● Exercise task
Write out the lines from the line containing "What parts and" through the final line of the listing below, exactly, omitting every other line.

--- start Recorded data ---

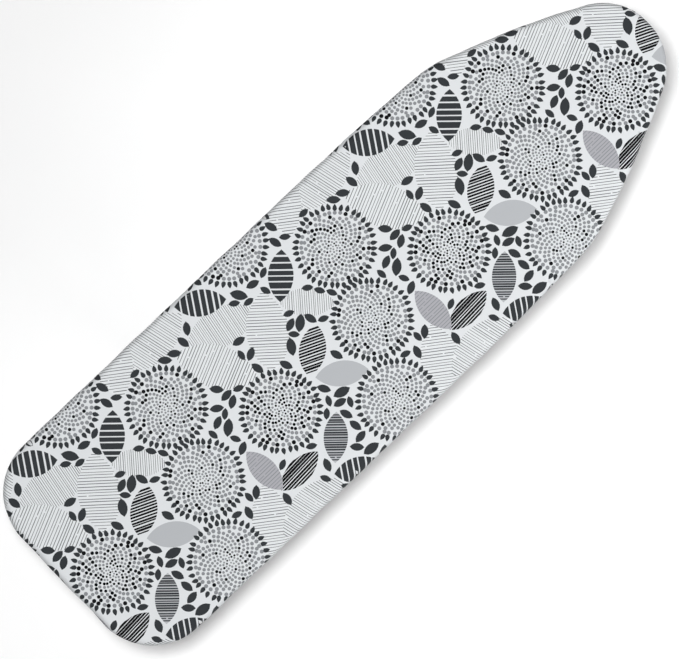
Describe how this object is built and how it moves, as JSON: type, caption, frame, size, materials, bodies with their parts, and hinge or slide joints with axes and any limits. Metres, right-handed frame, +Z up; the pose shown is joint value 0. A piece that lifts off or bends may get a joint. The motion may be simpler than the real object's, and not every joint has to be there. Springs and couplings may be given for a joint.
{
  "type": "ironing board",
  "caption": "Free-standing ironing board: a padded, patterned fabric cover over a perforated steel top, on folding scissor legs with a squeeze release lever.",
  "frame": {"origin": "on the floor, under the middle of the board's outline", "axes": "+X along the board towards its narrow nose, +Y across it, +Z up"},
  "size_m": [1.2, 0.374, 0.88],
  "materials": {
    "cover_fabric": "woven cotton with a printed grey, charcoal and black leaf and flower pattern",
    "hem_tape": "woven bias binding",
    "hem_elastic": "braided elastic",
    "pad_felt": "needled felt",
    "sheet_steel": "satin",
    "frame_paint": "satin",
    "leg_paint": "satin",
    "zinc_steel": "zinc plated",
    "spring_steel": "drawn wire",
    "grip_plastic": "fine moulded texture",
    "foot_rubber": "matte",
    "nylon": "smooth"
  },
  "bodies": {
    "top": {"cover": "cover_fabric", "hem_binding": "hem_tape", "hem_elastic": "hem_elastic", "pad": "pad_felt", "top_sheet": "sheet_steel", "rim_tube": "frame_paint", "rim_sleeve": "frame_paint", "cross_stay_1": "frame_paint", "cross_stay_2": "frame_paint", "cross_stay_3": "frame_paint", "cross_stay_4": "frame_paint", "cross_stay_5": "frame_paint", "slide_rail_left": "frame_paint", "slide_rail_right": "frame_paint", "rail_rivets": "zinc_steel", "pivot_bracket_left": "frame_paint", "pivot_bracket_right": "frame_paint", "bracket_rivets": "zinc_steel", "pivot_pins": "zinc_steel", "shaft_bracket_left": "frame_paint", "shaft_bracket_right": "frame_paint", "shaft_bracket_rivets": "zinc_steel", "return_spring": "spring_steel"},
    "lever": {"lever_shaft": "zinc_steel", "shaft_clips": "zinc_steel", "keeper_arm": "zinc_steel", "keeper_bar": "zinc_steel", "release_lever": "zinc_steel", "lever_grip": "grip_plastic"},
    "outer_leg": {"outer_leg_tube_left": "leg_paint", "outer_leg_tube_right": "leg_paint", "outer_leg_brace": "leg_paint", "outer_leg_plugs": "grip_plastic", "outer_foot_bar": "leg_paint", "outer_foot_cap_left": "foot_rubber", "outer_foot_cap_right": "foot_rubber", "pivot_bushes": "nylon", "centre_bolts": "zinc_steel", "centre_nuts": "zinc_steel", "centre_washers": "zinc_steel", "centre_spacers": "nylon"},
    "inner_leg": {"inner_leg_tube_left": "leg_paint", "inner_leg_tube_right": "leg_paint", "inner_leg_brace": "leg_paint", "inner_leg_plugs": "grip_plastic", "inner_foot_bar": "leg_paint", "inner_foot_cap_left": "foot_rubber", "inner_foot_cap_right": "foot_rubber", "centre_bushes": "nylon", "slider_rod": "zinc_steel", "rod_end_caps": "nylon", "slider_bushes": "nylon"}
  },
  "joints": [
    {"name": "outer_leg_fold", "type": "hinge", "parent": "top", "child": "outer_leg", "pos_m": [0.19575, 0, 0.8348], "axis": [0, 1, 0], "range_deg": [0, 56.5]},
    {"name": "inner_leg_fold", "type": "hinge", "parent": "outer_leg", "child": "inner_leg", "pos_m": [0.00127, 0, 0.52357], "axis": [0, -1, 0], "range_deg": [0, 113]},
    {"name": "lever_squeeze", "type": "hinge", "parent": "top", "child": "lever", "pos_m": [-0.14891, 0, 0.8488], "axis": [0, -1, 0], "range_deg": [0, 6], "stiffness_Nm_per_rad": 2, "springref_deg": -17.19}
  ],
  "couplings": [
    {"joint": "inner_leg_fold", "follows": "outer_leg_fold", "ratio": 2}
  ]
}
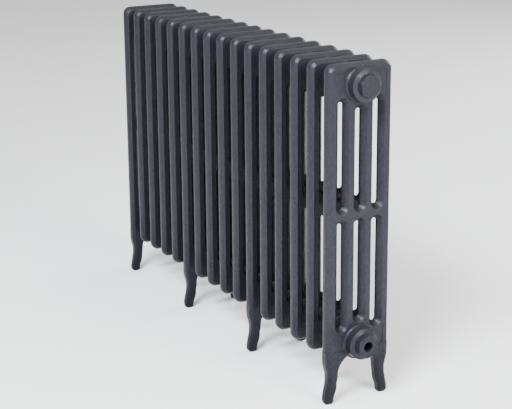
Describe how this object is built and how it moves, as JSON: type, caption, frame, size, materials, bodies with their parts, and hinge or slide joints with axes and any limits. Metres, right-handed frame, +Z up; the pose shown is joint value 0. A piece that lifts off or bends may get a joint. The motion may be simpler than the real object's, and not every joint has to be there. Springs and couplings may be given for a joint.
{
  "type": "cast iron column radiator",
  "caption": "Free-standing cast iron column radiator: hollow sections joined by nipples, with cabriole legs, a blank plug, reducing bushes and an air vent.",
  "frame": {"origin": "on the floor, under the middle of the row of sections", "axes": "+X along the row towards the end with the blank plug, front towards -Y, +Z up"},
  "size_m": [0.996, 0.1422, 0.66],
  "materials": {
    "casting": "dark anthracite grey satin paint over a finely pitted cast surface",
    "plug": "the same paint on turned and hexagonal faces",
    "nipple": "bare malleable iron",
    "gasket": "graphited fibre",
    "washer": "red fibre",
    "vent": "plated brass",
    "spindle": "bare brass"
  },
  "bodies": {
    "radiator": {"blank_plug": "plug", "end_gaskets_lower": "gasket", "end_gaskets_upper": "gasket", "far_reducing_bush": "plug", "joint_gaskets_lower": "gasket", "joint_gaskets_upper": "gasket", "near_reducing_bush": "plug", "nipple_lower_01": "nipple", "nipple_lower_02": "nipple", "nipple_lower_03": "nipple", "nipple_lower_04": "nipple", "nipple_lower_05": "nipple", "nipple_lower_06": "nipple", "nipple_lower_07": "nipple", "nipple_lower_08": "nipple", "nipple_lower_09": "nipple", "nipple_lower_10": "nipple", "nipple_lower_11": "nipple", "nipple_lower_12": "nipple", "nipple_lower_13": "nipple", "nipple_lower_14": "nipple", "nipple_lower_15": "nipple", "nipple_upper_01": "nipple", "nipple_upper_02": "nipple", "nipple_upper_03": "nipple", "nipple_upper_04": "nipple", "nipple_upper_05": "nipple", "nipple_upper_06": "nipple", "nipple_upper_07": "nipple", "nipple_upper_08": "nipple", "nipple_upper_09": "nipple", "nipple_upper_10": "nipple", "nipple_upper_11": "nipple", "nipple_upper_12": "nipple", "nipple_upper_13": "nipple", "nipple_upper_14": "nipple", "nipple_upper_15": "nipple", "section_01": "casting", "section_02": "casting", "section_03": "casting", "section_04": "casting", "section_05": "casting", "section_06": "casting", "section_07": "casting", "section_08": "casting", "section_09": "casting", "section_10": "casting", "section_11": "casting", "section_12": "casting", "section_13": "casting", "section_14": "casting", "section_15": "casting", "section_16": "casting", "vent_body": "vent", "vent_bush": "plug", "vent_washer": "washer"},
    "bleed_spindle": {"vent_spindle": "spindle"}
  },
  "joints": [
    {"name": "bleed_turn", "type": "hinge", "parent": "radiator", "child": "bleed_spindle", "pos_m": [-0.495, 0, 0.62], "axis": [-1, 0, 0], "range_deg": [0, 360]}
  ]
}
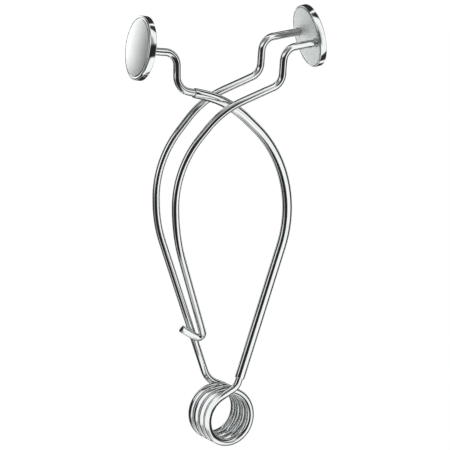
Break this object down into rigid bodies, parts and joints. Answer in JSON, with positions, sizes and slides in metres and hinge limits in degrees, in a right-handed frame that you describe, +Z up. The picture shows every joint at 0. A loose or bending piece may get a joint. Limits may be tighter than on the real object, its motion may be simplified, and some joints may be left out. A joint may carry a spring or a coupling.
{
  "type": "cross-arm spring clip",
  "caption": "Cross-arm spring clip bent from wire: a coil, two arms that cross, a sleeved arm, a hooked second wire and round pads facing outwards.",
  "frame": {"origin": "middle of the spring coil, on the coil's axis", "axes": "+X from the left pad towards the right pad, +Y along the coil's axis towards its rear end, +Z up from the coil to the pads"},
  "size_m": [0.0497, 0.0152, 0.1048],
  "materials": {
    "spring_wire": "bright nickel plate on drawn spring wire",
    "hook_wire": "bright nickel plate on drawn wire",
    "arm_wire": "bright nickel plate on drawn spring wire",
    "sleeve": "bright nickel plate on drawn tube",
    "pad_cap": "polished and plated, lightly domed",
    "pad_plate": "fine satin, flat",
    "braze": "plated over, slightly duller than the wire"
  },
  "bodies": {
    "left_arm": {"rear_wire": "spring_wire", "hook_wire": "hook_wire", "spring_coil": "spring_wire", "right_pad_plate": "pad_plate", "right_pad_cap": "pad_cap", "rear_braze": "braze", "front_braze": "braze"},
    "right_arm": {"arm_wire": "arm_wire", "arm_sleeve": "sleeve", "left_pad_plate": "pad_plate", "left_pad_cap": "pad_cap", "neck_braze": "braze"}
  },
  "joints": [
    {"name": "arm_swing", "type": "hinge", "parent": "left_arm", "child": "right_arm", "pos_m": [0, 0, 0], "axis": [0, 1, 0], "range_deg": [-18, 18], "stiffness_Nm_per_rad": 0.5, "deforming": ["spring_coil"]}
  ]
}
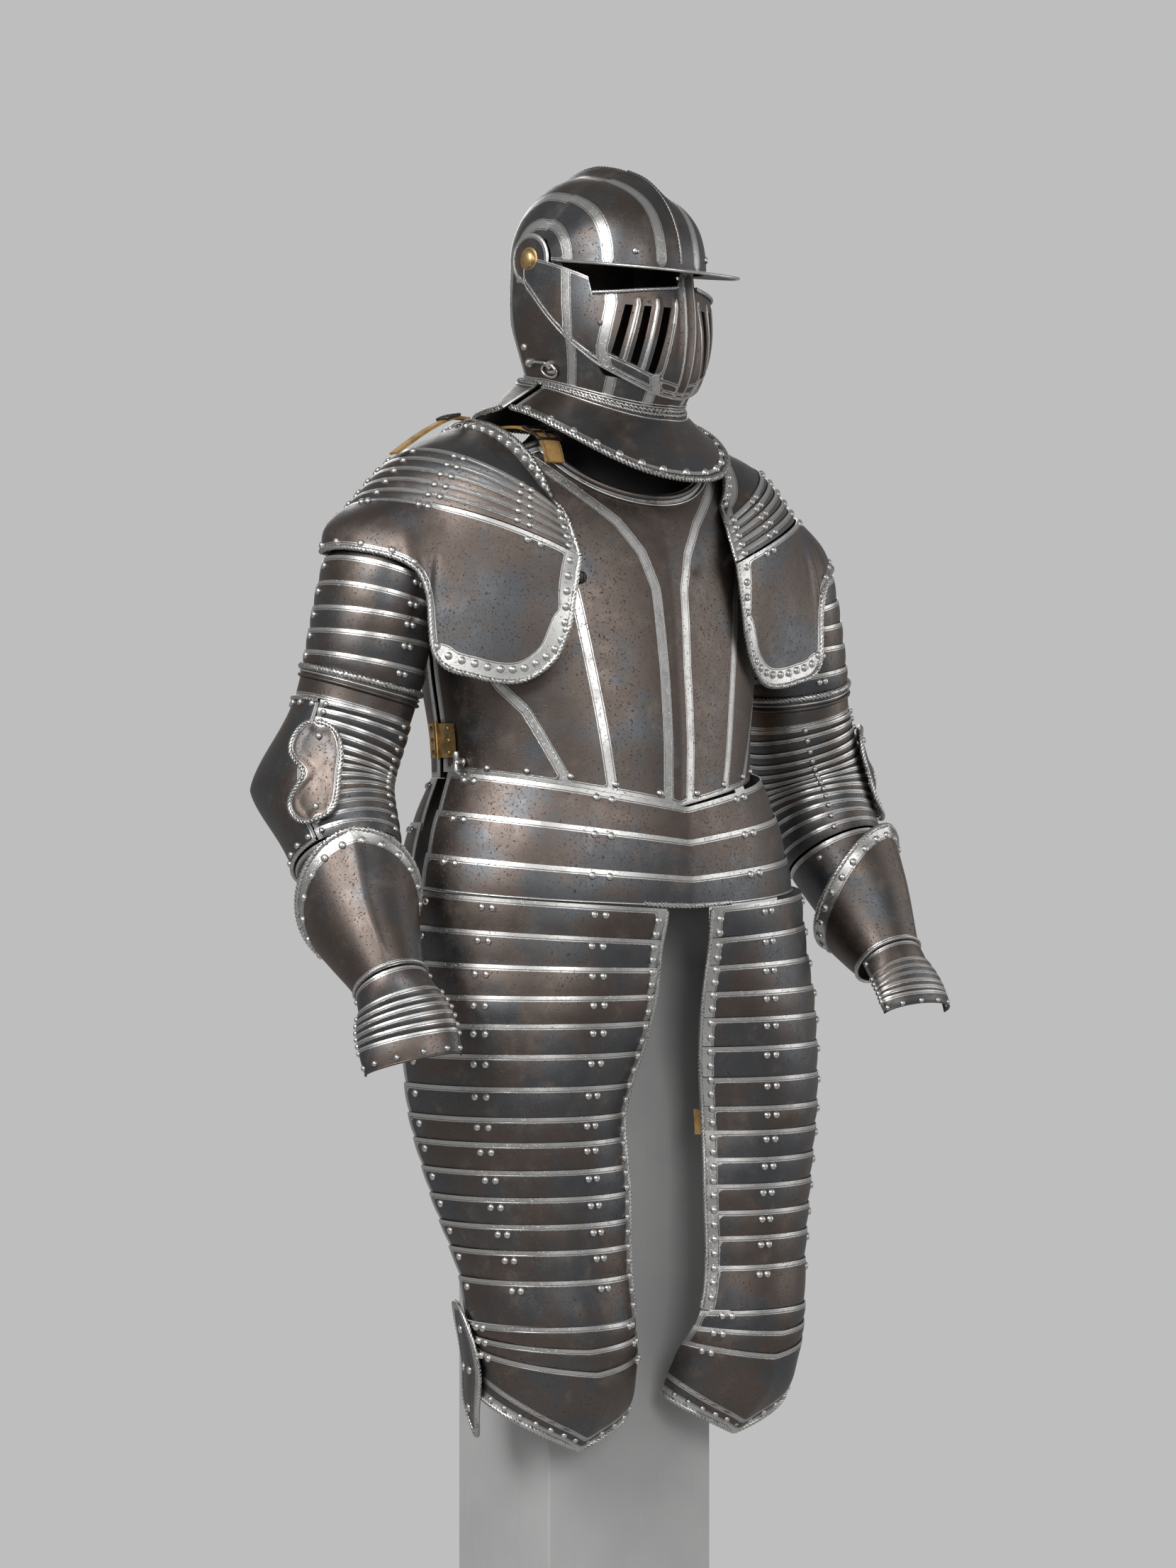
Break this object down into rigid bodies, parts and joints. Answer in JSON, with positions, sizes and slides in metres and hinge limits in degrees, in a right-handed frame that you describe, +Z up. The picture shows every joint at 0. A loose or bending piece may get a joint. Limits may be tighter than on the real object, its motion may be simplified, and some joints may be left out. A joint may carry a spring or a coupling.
{
  "type": "suit of plate armour on a display post with a limbless torso form",
  "caption": "Three-quarter suit of plate armour from close helmet to knee, with lamed arms and tassets, standing on a plain square display post.",
  "frame": {"origin": "centre of the underside of the stand's foot", "axes": "+Z up; the wearer faces -Y; the wearer's right is -X"},
  "size_m": [0.725, 0.45, 1.744],
  "materials": {
    "steel": "russet and grey patina with bright polished bands",
    "leather": "worn ochre leather",
    "brass": "dull brass",
    "stand": "matt pale grey",
    "form": "black felt"
  },
  "bodies": {
    "suit": {"breastplate": "steel", "backplate": "steel", "fauld": "steel", "culet": "steel", "tasset_right": "steel", "tasset_left": "steel", "knee_right": "steel", "knee_left": "steel", "knee_wing_right": "steel", "knee_wing_left": "steel", "pauldron_top_right": "steel", "pauldron_top_left": "steel", "pauldron_lames_right": "steel", "pauldron_lames_left": "steel", "pauldron_main_right": "steel", "pauldron_main_left": "steel", "arm_lames_right": "steel", "arm_lames_left": "steel", "turner_right": "steel", "turner_left": "steel", "upper_cannon_right": "steel", "upper_cannon_left": "steel", "elbow_cop_right": "steel", "elbow_cop_left": "steel", "elbow_lames_right": "steel", "elbow_lames_left": "steel", "elbow_wing_right": "steel", "elbow_wing_left": "steel", "lower_cannon_right": "steel", "lower_cannon_left": "steel", "gauntlet_cuff_right": "steel", "gauntlet_cuff_left": "steel", "gauntlet_hand_right": "steel", "gauntlet_hand_left": "steel", "helmet_skull": "steel", "helmet_bevor": "steel", "gorget_front": "steel", "gorget_back": "steel", "side_hinge_right": "brass", "side_hinge_left": "brass", "shoulder_strap_right": "leather", "shoulder_strap_left": "leather", "pauldron_strap_right": "leather", "pauldron_strap_left": "leather", "wing_nut_right": "steel", "wing_nut_left": "steel", "lance_rest_screw": "steel", "stand_foot": "stand", "stand_post": "stand", "torso_form": "form"},
    "visor": {"helmet_visor": "steel", "helmet_brow_plate": "steel", "pivot_rivet_right": "brass", "pivot_rivet_left": "brass"}
  },
  "joints": [
    {"name": "visor_pivot", "type": "hinge", "parent": "suit", "child": "visor", "pos_m": [-0.0035, -0.02, 1.645], "axis": [-0.9848, -0.1736, 0], "range_deg": [0, 45]}
  ]
}
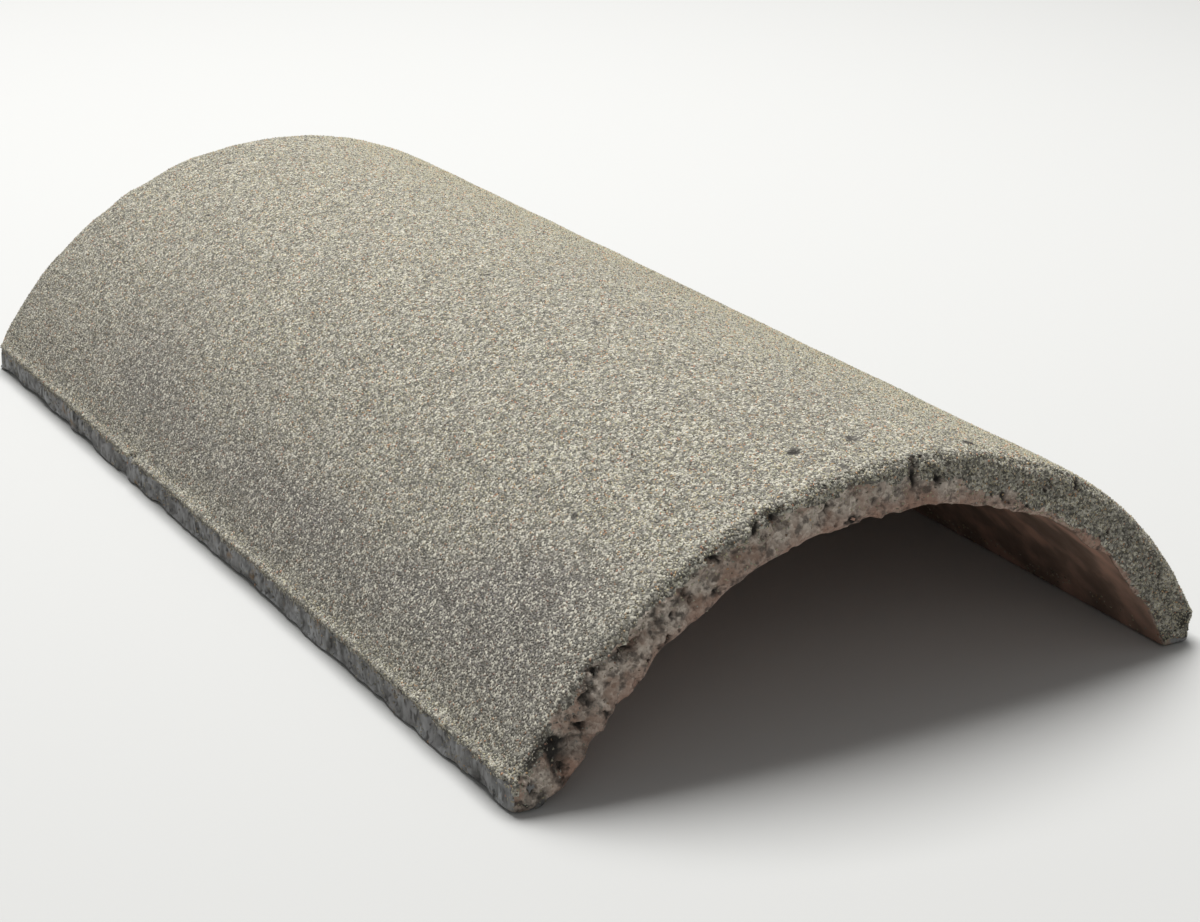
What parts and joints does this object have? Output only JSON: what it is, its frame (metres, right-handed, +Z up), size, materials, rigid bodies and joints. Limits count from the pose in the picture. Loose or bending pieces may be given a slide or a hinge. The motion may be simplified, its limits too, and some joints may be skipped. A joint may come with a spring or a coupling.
{
  "type": "segmental ridge tile",
  "caption": "Weathered cast concrete ridge tile: a shallow arch on narrow flat feet that caps a roof's ridge and butts its neighbours end to end.",
  "frame": {"origin": "middle of the rectangle that the feet stand in, at the level they stand on", "axes": "+X across the ridge, +Y along the ridge, +Z up"},
  "size_m": [0.265, 0.458, 0.089],
  "materials": {
    "concrete": "matte"
  },
  "bodies": {
    "root": {"ridge_tile": "concrete"}
  },
  "joints": []
}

--- end Recorded data ---

● Exercise output
What parts and joints does this object have? Output only JSON: what it is, its frame (metres, right-handed, +Z up), size, materials, rigid bodies and joints. Limits count from the pose in the picture. Loose or bending pieces may be given a slide or a hinge. The motion may be simplified, its limits too, and some joints may be skipped. A joint may come with a spring or a coupling.
{
  "type": "segmental ridge tile",
  "caption": "Weathered cast concrete ridge tile: a shallow arch on narrow flat feet that caps a roof's ridge and butts its neighbours end to end.",
  "frame": {"origin": "middle of the rectangle that the feet stand in, at the level they stand on", "axes": "+X across the ridge, +Y along the ridge, +Z up"},
  "size_m": [0.265, 0.458, 0.089],
  "materials": {
    "concrete": "matte"
  },
  "bodies": {
    "root": {"ridge_tile": "concrete"}
  },
  "joints": []
}